William Dalby Hipwell Convict Number 4476
William Dalby Hipwell was born in October 1832 to Thomas Hipwell and his wife Charlotte Adelaide Constance Dalby. He was baptized on October 24, 1832 at St George’s Church in Leicester, England.
The family lived at number 2 Belvior Street, Leicester. Thomas Hipwell was a hairdresser according to the 1841 and 1851 censuses. The family paid 11 pounds per annum in rent on the property
Charlotte Dalby Hipwell died aged 43 on the 12th of August 1846 of breast cancer. She left behind three surviving sons and one daughter. A death notice was placed in the Leicester Chronicle newspaper by her family.
William became an apprentice silk hat maker to Mr J.H. Clarke. In the 1851 census he is listed as living with his father and sister Charlotte.
In March 1852, William had his first brush with the law. He was arrested and tried along with four other boys, John Johnson, George Main, William Peet, and Samuel Brewin with “throwing stones off the road into the plantations”. Peet was considered the worst of the lot with Brewin and Johnson escaping punishment.
William, Peet and Main were fined 5s or a week imprisonment. It is unknown which punishment the boys chose.
William’s next brush with the law happened a few months later. He was arrested and charged with stealing some brass from Messrs. Hunt and Pickering in June 1852. He was either lucky or innocent this time as he was discharged with no conviction being recorded against him.
Somehow through all of his court cases he has managed to stay in his apprenticeship with Mr Clarke. This was to end with his crime that eventually led to his transportation to Australia.
In December 1852, William was arrested after he was caught selling a hat (some reports say he also sold a box as well) at a pawnshop owned by Mr Saulsbury. He received 3 shillings for the hat but was caught by a fellow employee of his master Mr JC Clarke.
On 3 January 1853, William was found guilty and sentenced to seven years. After his conviction William was taken to the Leicester lock up where he spent about six weeks before being sent to the hulk Defence in Woolwich. He was allocated prison number 1713.
William was one of 500 prisoners kept aboard the Defence. Life aboard the hulk consisted of either working for the prison system ie as a cook or a tailor, or laboring off the ship removing or stacking timber, unloading stores, repairing roads and other manual labour.
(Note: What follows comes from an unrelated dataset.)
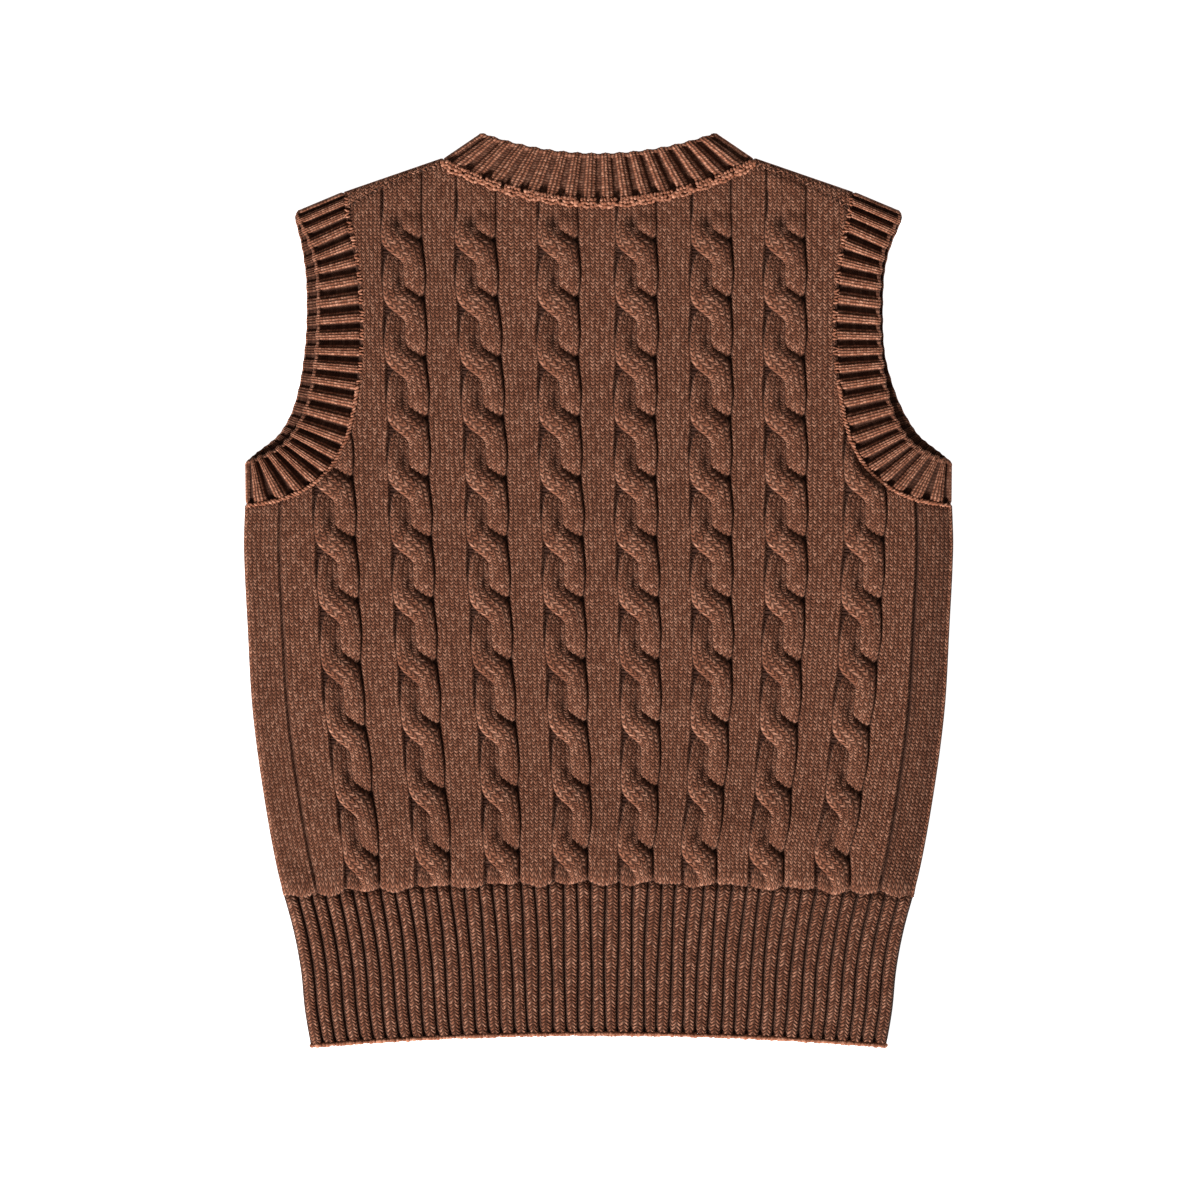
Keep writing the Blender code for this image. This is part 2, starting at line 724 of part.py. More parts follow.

His behavior is recorded as being very good in 1854 and the surgeon recorded him as being “healthy”.
Prior to his transportation to Australia, at some time William was moved to Chatham prison. From there on the 19th of March 1857, William boarded the Clara bound for the Swan River Colony. The Clara departed England with 262 convicts and 95 passengers aboard. It took 106 days and finally arrived in Fremantle on the 3rd of July 1857.
Once in Fremantle, William would’ve been taken to the newly built Fremantle prison. There his physical description was recorded and he was given the convict number of 4476. He was listed as being 5 foot 3 inches tall, with light brown hair, dark hazel eyes, a round face with a dark complexion, and a middling stout build. He had a cut over his right eyebrow and a mole on the left side of his face. His occupation was listed as being a silk hat maker.
After a period of probation, he was allocated to a work gang based at Mount Eliza. There are extensive records of William being admitted to hospital during this time. On it his occupation is listed as being a mason’s labourer.
It appears William’s good behavior continued once he was in the Colony as he was granted a ticket-of-leave on the 19th of February 1858.
This would have allowed him to be either employed by a free settler or assigned to a public works party somewhere in the Colony. In 1858 that could’ve been building bridges, jetties, or public buildings like police stations, the lunatic asylum, Government House.
In April 1859 he was admitted to hospital with great debility. He had been working on his own in the bush as a wood cutter.
At sometime it appears that his TOL was revoked due to bad behavior though I have not as yet found what occurred to revoke the TOL.
William was freed by his sentence expiring in February 1860. There is no evidence to show what William did once he was freed from his time as a convict however in May 1861 he was once again in trouble with the law.
Along with Thomas Sherwood and William West he was convicted and sentenced to 18 months hard labour for the theft of 3 goats and 21 pounds of mutton, the property of John Gallop.
William went back to Fremantle prison and presumably a work gang again as he is listed as a labourer in another casual sick record.
William was released in January 1862 with 5 shillings in his pocket as a gratuity.
He appears to behave himself until the 27th of December 1876 when he is arrested for drunk and disorderly behavior and sentenced to 10 days jail.
There he vanishes until he pops again in a newspaper article on the 25th of August 1893 where he is convicted of vagrancy. When asked if he would like to go to jail, William said yes and thanks the judge.
On the prison record for this admittance to Fremantle Prison, William is listed as a widower however I cannot find a marriage record for him. He may have been in a de facto relationship which may not have been recorded.
From there, the records for William end. I cannot find what happened to him. There are no records for him in the WA or other states births, deaths or marriages nor a cemetery record for him. All I can guess is that he died a vagrant and ended in an unnamed pauper grave.